ウディ・ガスリーの伝統を今に伝えるSSW、ジョエル・ラファエル
50年以上のキャリアを持つ、シンガー・ソングライター、ジョエル・ラファエル。学生時代からソングライティングと演奏を始め、やがてベトナム戦争の動乱の中、徴兵を逃れるために、カリフォルニアからオレゴン、そしてまたロサンゼルスへと移り住んだ彼は、生活のために様々な仕事をしながら、ソングライティングの技量を磨いていったという。

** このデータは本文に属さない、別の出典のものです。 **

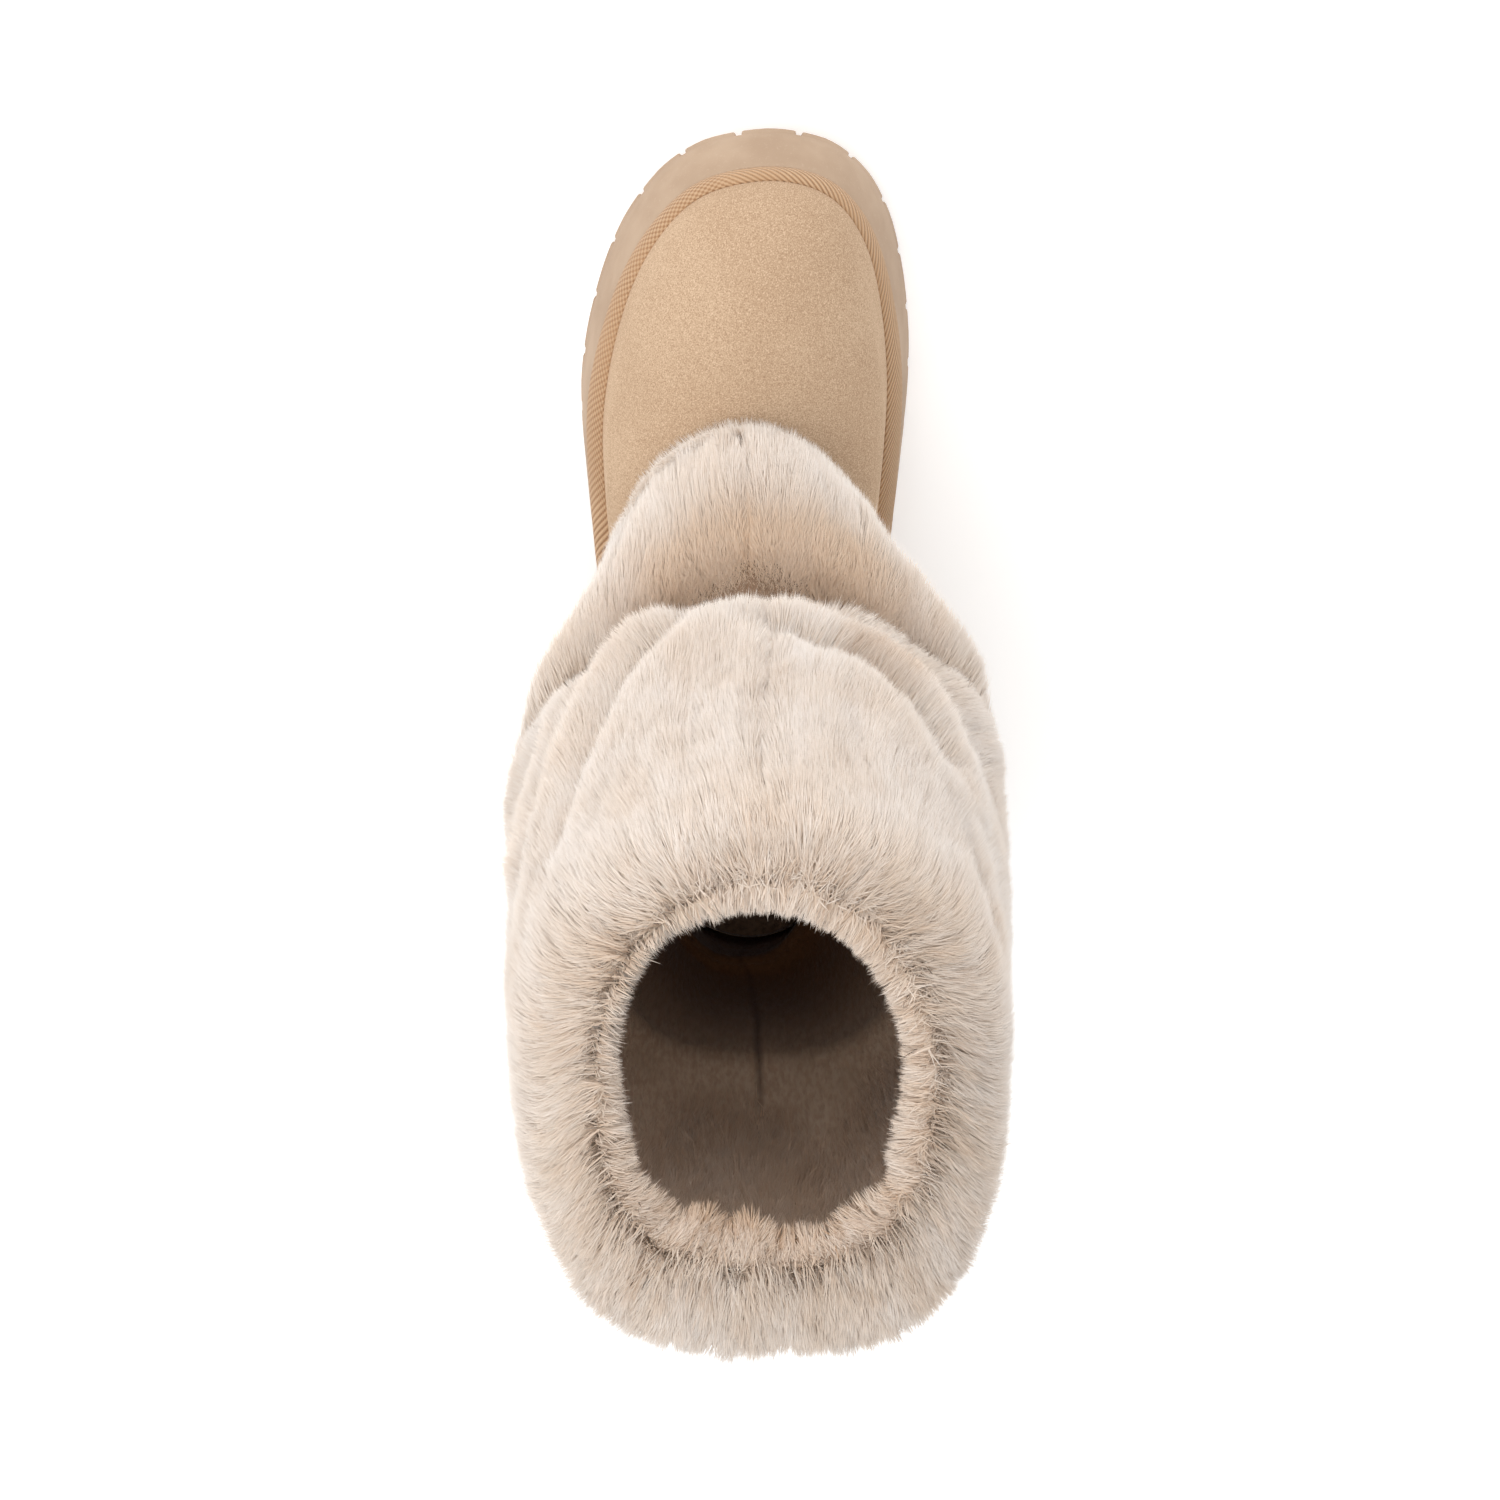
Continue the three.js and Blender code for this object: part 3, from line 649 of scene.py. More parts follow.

そしてベトナム戦争が終わり、サンディエゴ北部に安住の地を見つけた彼は、そこでアボガドを育てながら曲作りを行い、そして友人の経営するブルー・りっじ・ギター・ショップで、再び観客の前で演奏をするようになった。70年代後半には、ロージー・フロレスとのデュオで南カリフォルニアをツアー、さらにソロ・アーティストとしても地元を回るアーティストのオープニング・アクトとしてステージを飾るようになる。
1990年代には自身のジョエル・ラファエル・バンド名義でアルバムをリリースしてきた彼は2000年代に入ると、ウディ・ガスリーの作品を演奏した2枚のアルバム、『Woodeye (2003年作品)』と『Woodyboye (2005年作品)』をリリース、それらの作品には、ウディが遺した詞に自ら音楽を付ける楽曲もおさめされている。その後も、2012年のウディ・ガスリー生誕100周年の年に行われた数々のトリビュート・コンサートに参加し、ウディ・ガスリーの音楽をアメリカ各地に伝えていった。
半世紀以上に亘るキャリアの中で、ジェシ・コリン・ヤングや、ジョーン・バエズ、CS&N、ローラ・ニーロ、エミル―・ハリス、ジョン・リー・フッカーなどのオープニング・アクトを務めてきた彼の通算9作目となるフル・アルバム『BALADISTA』が発売となる。
10曲のバラードを収めた本作には、決して平穏な人生を送ってきたとは言えない、彼ならではの、温かで優しい視点に満ちた、人間賛歌の楽曲が収録されている。